自ら磨き続け、市場で求められる存在になりましょう。

5. サプライヤーを「パートナー」と捉える発想

従来型調達では、「売り手」と「買い手」の主従関係が色濃く、値切る・突っつく・有利な条件を引き出すことが重視されがちです。
しかし、アフターコロナ時代のサプライチェーンは需給バランスが急変し、支え合いや共創こそが生き残りの鍵です。

攻めの調達では、サプライヤーを「共に価値を創るパートナー」と位置付け、
市場情報や改善提案を積極的に共有し合う、双方が高め合う関係を築きます。
実際、問題解決型の協働や共同ジャーニーマップ策定などを通じ、新しいアイデアや商品企画が生まれるケースが増えています。

攻めの調達を実践するための具体策

戦略的購買計画の策定と組織マトリクスの変革

これまでの調達活動は受け身で、与えられた目標を粛々とこなす色合いが濃かったと感じます。
これからは「事業方針へ積極的に関与」し、戦略的購買計画を全社俯瞰で設計する必要があります。

調達品を「コア部材なのか、汎用消耗品なのか」など重要度や市場特性で細かく分類し、調達アプローチを柔軟に使い分ける。
また、「エンドユーザー」「研究開発部門」「設計者」「製造ラインスタッフ」などの声も吸い上げた組織マトリクス型の体制へ、“縦割り”から脱却し情報をつなげてみましょう。

デジタル調達プラットフォームの本質的活用

単なる「紙から電子化」ではなく、デジタルプラットフォームを活かしてサプライヤーマネジメントや 発注から納品、その後のパフォーマンス分析まで、一気通貫で可視化することが大切です。
AIやRPAを取り入れることで、価格動向予測や統計的なリスク管理、サプライヤー評価基準の自律化も実現できます。

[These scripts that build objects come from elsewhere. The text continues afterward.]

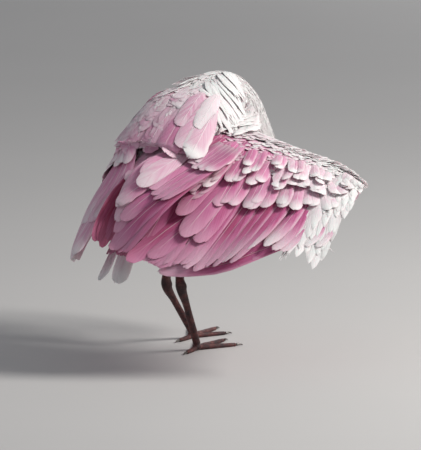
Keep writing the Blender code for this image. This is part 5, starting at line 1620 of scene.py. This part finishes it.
def makeBillMaterial():
    material, tree, shader = newMaterial("bill_horn")
    uv = addNode(tree, "ShaderNodeUVMap", uv_map="bill")
    split = addNode(tree, "ShaderNodeSeparateXYZ")
    tree.links.new(uv.outputs[0], split.inputs[0])
    across, along = split.outputs[0], split.outputs[1]
    place = addNode(tree, "ShaderNodeTexCoord").outputs["Object"]
    blotch = noise(tree, place, 140.0, 4.0, 0.6)
    fine = noise(tree, place, 700.0, 3.0, 0.6)
    wavy = mathNode(tree, "MULTIPLY_ADD", blotch, 0.06, along)
    ridge = mathNode(tree, "SINE", mathNode(tree, "MULTIPLY", wavy, bill["bands"] * 6.283))
    rings = mathNode(tree, "MULTIPLY", remap(tree, ridge, 0.2, 0.9), remap(tree, along, 0.60, 0.30))
    spots = remap(tree, mathNode(tree, "MULTIPLY_ADD", fine, 0.4, blotch), 0.68, 0.82)
    colour = mixColour(tree, remap(tree, blotch, 0.35, 0.65), (*bill["horn"], 1.0), (*bill["pale"], 1.0))
    colour = mixColour(tree, mathNode(tree, "MULTIPLY", rings, 0.75), colour, (*bill["dark"], 1.0))
    colour = mixColour(tree, mathNode(tree, "MULTIPLY", spots, 0.55), colour, (*bill["dark"], 1.0))
    centre = mathNode(tree, "ABSOLUTE", mathNode(tree, "SUBTRACT", across, 0.5))
    edge = mathNode(tree, "MULTIPLY", remap(tree, centre, 0.34, 0.46), 0.35)
    colour = mixColour(tree, edge, colour, (*bill["pale"], 1.0))
    tree.links.new(colour, shader.inputs["Base Color"])
    tree.links.new(remap(tree, fine, 0.3, 0.7, 0.50, 0.34), shader.inputs["Roughness"])
    lumps = addNode(tree, "ShaderNodeBump", in_Strength=0.6, in_Distance=0.0006)
    tree.links.new(mathNode(tree, "ADD", mathNode(tree, "MULTIPLY", rings, 0.6), fine), lumps.inputs["Height"])
    tree.links.new(lumps.outputs[0], shader.inputs["Normal"])
    shader.inputs["Specular IOR Level"].default_value = 0.45
    return material


def makeBill():
    horn = makeBillMaterial()
    root = headCentre + headAim * 0.0420 + headUp * -0.001  # a little inside the face
    stations = bill["stations"]
    for name, node, sign in (("upper_bill", "bill_upper", 1), ("lower_bill", "bill_lower", -1)):
        bm = bmesh.new()
        layer = bm.loops.layers.uv.new("bill")
        made = bmesh.ops.create_grid(bm, x_segments=40, y_segments=150, size=0.5)["verts"]
        for face in bm.faces:
            for loop in face.loops:
                loop[layer].uv = (loop.vert.co.x + 0.5, loop.vert.co.y + 0.5)
        u = np.array([v.co.x + 0.5 for v in made])
        v = np.array([v.co.y + 0.5 for v in made])
        here = curveAt(stations, v * (len(stations) - 1))
        depth = here[:, 2] if sign > 0 else here[:, 3]
        # the first half of the way round is the outside, the second the flat side that meets the other half
        outside = u <= 0.7
        a = np.where(outside, u / 0.7, (1 - u) / 0.3) * np.pi
        side = -np.cos(a)
        dome = np.where(outside, np.sqrt(np.clip(1 - np.abs(side) ** 2.4, 0, 1)), 0.015 * np.sqrt(np.clip(1 - side**2, 0, 1)))
        dist = here[:, 0]
        groove = np.exp(-((np.abs(side) - 0.72) / 0.06) ** 2) * smooth(0.010, 0.026, dist) * (outside)
        bowl = smooth(0.111, 0.141, dist)
        ridges = 0.05 * np.sin(dist * 980) * smooth(0.085, 0.02, dist) * outside
        ridgeSpoon = 0.10 * np.exp(-(side / 0.10) ** 2) * bowl * outside
        shape = dome * (1 - 0.22 * groove * (1 - 0.4 * bowl)) + (ridges + ridgeSpoon) * dome
        shape = shape * (1 - 0.30 * bowl * np.exp(-((np.abs(side) - 0.42) / 0.22) ** 2) * outside)
        nostril = np.exp(-((dist - 0.0165) / 0.0050) ** 2 - ((np.abs(side) - 0.34) / 0.07) ** 2) * outside if sign > 0 else 0.0
        shape = shape * (1 - 0.30 * nostril)
        hook = 0.0016 * smooth(0.166, 0.173, dist) if sign > 0 else 0.0
        shut = np.where(v > 0.998, 0.02, 1.0) * np.where(v < 0.002, 0.98, 1.0)
        p = (root + headAim * dist[:, None] + headLeft * (side * here[:, 1] * shut)[:, None]
             + headUp * (-here[:, 4] - hook + sign * (0.00006 + depth * shape * shut))[:, None])
        for vert, co in zip(made, p):
            vert.co = Vector(co + stance)
        bmesh.ops.remove_doubles(bm, verts=bm.verts, dist=2e-6)
        bmesh.ops.holes_fill(bm, edges=[e for e in bm.edges if e.is_boundary], sides=0)
        piece = meshFrom(bm, name)
        piece.data.shade_smooth()
        piece.data.set_sharp_from_angle(angle=math.radians(60))
        piece.data.materials.append(horn)
        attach(piece, "root")
        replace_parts(piece, node)
    print("bill made")


makeBill()


eyeLook = {"iris": (0.42, 0.012, 0.008), "irisDark": (0.13, 0.004, 0.004), "irisPale": (0.66, 0.05, 0.02), "pupil": (0.002, 0.002, 0.002),
           "irisSpan": 0.80, "pupilSpan": 0.40}


def makeEyes():
    material, tree, shader = newMaterial("red_eye")
    radial = attributeNode(tree, "radial")
    uv = addNode(tree, "ShaderNodeUVMap", uv_map="eye")
    fibres = noise(tree, uv.outputs[0], 26.0, 3.0, 0.6)
    iris = colourRamp(tree, mathNode(tree, "MULTIPLY_ADD", fibres, 0.5, radial), [
        (0.45, eyeLook["irisDark"]), (0.66, eyeLook["iris"]), (0.86, eyeLook["irisPale"]), (1.0, eyeLook["iris"])])
    colour = mixColour(tree, remap(tree, radial, eyeLook["pupilSpan"] + 0.03, eyeLook["pupilSpan"] - 0.03), iris, (*eyeLook["pupil"], 1.0))
    colour = mixColour(tree, remap(tree, radial, eyeLook["irisSpan"], eyeLook["irisSpan"] + 0.12), colour, (0.03, 0.015, 0.012, 1.0))
    tree.links.new(colour, shader.inputs["Base Color"])
    shader.inputs["Roughness"].default_value = 0.04
    shader.inputs["Coat Weight"].default_value = 1.0
    shader.inputs["Coat Roughness"].default_value = 0.02
    for name, node, eye, s in (("left_eye", "eye_left", eyePlaces[0], 1), ("right_eye", "eye_right", eyePlaces[1], -1)):
        axis = unit(headLeft * s * 0.93 + headAim * 0.30 + headUp * 0.08)
        bm = bmesh.new()
        layer = bm.loops.layers.uv.new("eye")
        amount = bm.verts.layers.float.new("radial")
        made = bmesh.ops.create_uvsphere(bm, u_segments=40, v_segments=40, radius=headLines["eyeRadius"])["verts"]
        turn = Vector((0, 0, 1)).rotation_difference(Vector(axis)).to_matrix().to_4x4()
        radialOf = {}
        uvOf = {}
        for vert in made:
            theta = math.acos(max(-1.0, min(1.0, vert.co.z / headLines["eyeRadius"])))
            round_ = math.atan2(vert.co.y, vert.co.x)
            radialOf[vert] = theta / math.radians(62)
            uvOf[vert] = (math.cos(round_) * theta * 0.16 + 0.5, math.sin(round_) * theta * 0.16 + 0.5)
            vert.co.z += 0.00045 * math.exp(-(theta / 0.55) ** 2)
        for vert in made:
            vert[amount] = radialOf[vert]
        for face in bm.faces:
            for loop in face.loops:
                loop[layer].uv = uvOf[loop.vert]
        bmesh.ops.transform(bm, matrix=Matrix.Translation(Vector(eye + stance)) @ turn, verts=bm.verts)
        piece = meshFrom(bm, name)
        piece.data.shade_smooth()
        piece.data.materials.append(material)
        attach(piece, "root")
        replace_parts(piece, node)
    print("eyes made")


makeEyes()


def finishClaws():
    material, tree, shader = newMaterial("claw_horn")
    place = addNode(tree, "ShaderNodeTexCoord").outputs["Object"]
    grain = noise(tree, place, 500.0, 3.0, 0.6)
    tree.links.new(colourRamp(tree, grain, [(0.3, (0.020, 0.015, 0.014)), (0.7, (0.085, 0.055, 0.045))]), shader.inputs["Base Color"])
    tree.links.new(remap(tree, grain, 0.3, 0.7, 0.45, 0.28), shader.inputs["Roughness"])
    lumps = addNode(tree, "ShaderNodeBump", in_Strength=0.3, in_Distance=0.0003)
    tree.links.new(grain, lumps.inputs["Height"])
    tree.links.new(lumps.outputs[0], shader.inputs["Normal"])
    for name, node in nodes.items():
        if name.startswith("claw_"):
            for place in node.material_slots:
                place.material = material
            if not node.material_slots:
                node.data.materials.append(material)


finishClaws()


# floor, light and camera
studio = {"floorSize": 40.0, "floorColour": (0.50, 0.495, 0.49), "keyPower": 92.0, "fillPower": 7.0, "frontPower": 80.0,
          "world": 0.30}


def makeStage():
    bm = bmesh.new()
    bmesh.ops.create_grid(bm, x_segments=1, y_segments=1, size=studio["floorSize"])
    mesh = bpy.data.meshes.new("studio_floor")
    bm.to_mesh(mesh)
    bm.free()
    floor = bpy.data.objects.new("studio_floor", mesh)
    bpy.context.scene.collection.objects.link(floor)
    material, tree, shader = newMaterial("pale_floor")
    grain = noise(tree, addNode(tree, "ShaderNodeTexCoord").outputs["Object"], 3.0, 3.0)
    tone = mixColour(tree, grain, (*studio["floorColour"], 1.0), tuple(c * 0.96 for c in studio["floorColour"]) + (1.0,))
    tree.links.new(tone, shader.inputs["Base Color"])
    shader.inputs["Roughness"].default_value = 0.8
    floor.data.materials.append(material)


def addLamp(name, place, target, size, power, colour):
    data = bpy.data.lights.new(name, "AREA")
    data.shape = "DISK"
    data.size = size
    data.energy = power
    data.color = colour
    lamp = bpy.data.objects.new(name, data)
    lamp.location = place
    lamp.rotation_euler = (Vector(target) - Vector(place)).to_track_quat("-Z", "Y").to_euler()
    bpy.context.scene.collection.objects.link(lamp)


view = {"back": np.array((-0.853, -0.4924, 0.1736)), "right": np.array((0.5, -0.866, 0.0)), "up": np.array((0.1504, 0.0868, 0.985)),
        "distance": 7.5, "lens": 400.0, "pixel": 0.0015}
feetPixel, middlePixel = (193.0, 345.0), (210.5, 225.0)
target = (stance + view["right"] * (middlePixel[0] - feetPixel[0]) * view["pixel"]
          + view["up"] * (feetPixel[1] - middlePixel[1]) * view["pixel"])


def makeCamera():
    data = bpy.data.cameras.new("camera")
    data.lens = view["lens"]
    data.sensor_width = 36.0
    data.sensor_fit = "AUTO"
    data.clip_end = 50.0
    camera = bpy.data.objects.new("camera", data)
    camera.location = target + view["back"] * view["distance"]
    camera.rotation_euler = Matrix([[view[k][i] for k in ("right", "up", "back")] for i in range(3)]).to_euler()
    bpy.context.scene.collection.objects.link(camera)
    bpy.context.scene.camera = camera


makeStage()
makeCamera()
addLamp("key", target + view["right"] * 2.1 + view["up"] * 1.7 + view["back"] * 0.75, target, 1.0, studio["keyPower"], (1.0, 0.97, 0.93))
addLamp("fill", target - view["right"] * 2.0 + view["up"] * 0.6 + view["back"] * 1.6, target, 2.2, studio["fillPower"], (0.90, 0.93, 1.0))
addLamp("front", target + view["right"] * 2.0 + view["up"] * 1.6 - view["back"] * 6.0, target, 3.5, studio["frontPower"], (1.0, 0.98, 0.96))
world = bpy.data.worlds.new("studio_world")
world.use_nodes = True
world.node_tree.nodes["Background"].inputs[0].default_value = (0.93, 0.95, 1.0, 1.0)
world.node_tree.nodes["Background"].inputs[1].default_value = studio["world"]
bpy.context.scene.world = world
bpy.context.scene.view_settings.view_transform = "Standard"
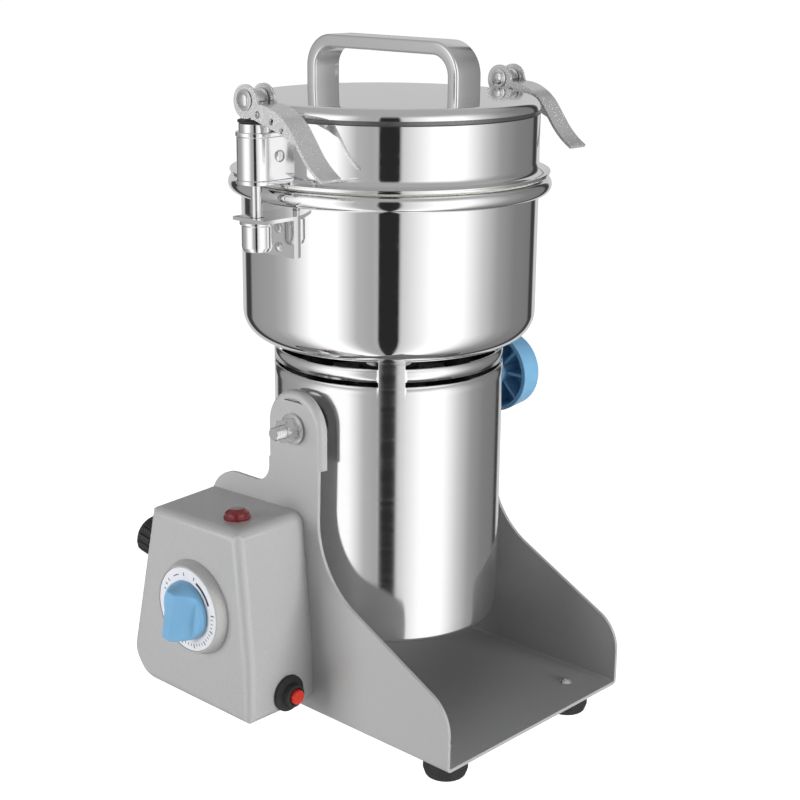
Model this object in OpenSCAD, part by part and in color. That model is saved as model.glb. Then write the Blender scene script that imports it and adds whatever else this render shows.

また、サプライヤーポータルで改善提案や品質問題を共有し、“両者で成長できる”仕組みへ昇華しましょう。

人材育成とキャリアパスの再設計

調達部の「守り」体質からの脱却には、若手の育成や現場知恵の体系的な継承が欠かせません。
OJTに加え、社外セミナーや異業種交流、海外現地調達の経験、業界団体での活動など、多様な経験値を計画的に積ませましょう。
また、「調達担当=事務職」ではなく、「事業企画職」「SCMマネージャー」などのキャリアパスを明確にし、「攻めのキャリア」へと背中を押してあげてください。

まとめ ― 調達部門が変われば会社が変わる

今や調達は「安く買う=守り」だけでなく、
「新しい価値やビジネスモデルを創出する=攻め」の時代に入っています。
昭和から続く慣習に縛られずに、現場の知恵や本音をベースに、本当に会社の競争力を高める「攻めの調達」へ一歩を踏み出してみませんか。

社内外の連携、デジタル+アナログのバランス、パートナーシップ重視の姿勢――
一つずつ積み上げていけば、必ず変革は形になります。
本記事が、現場の皆さんが「守りから攻めへ」変化する一助となれば幸いです。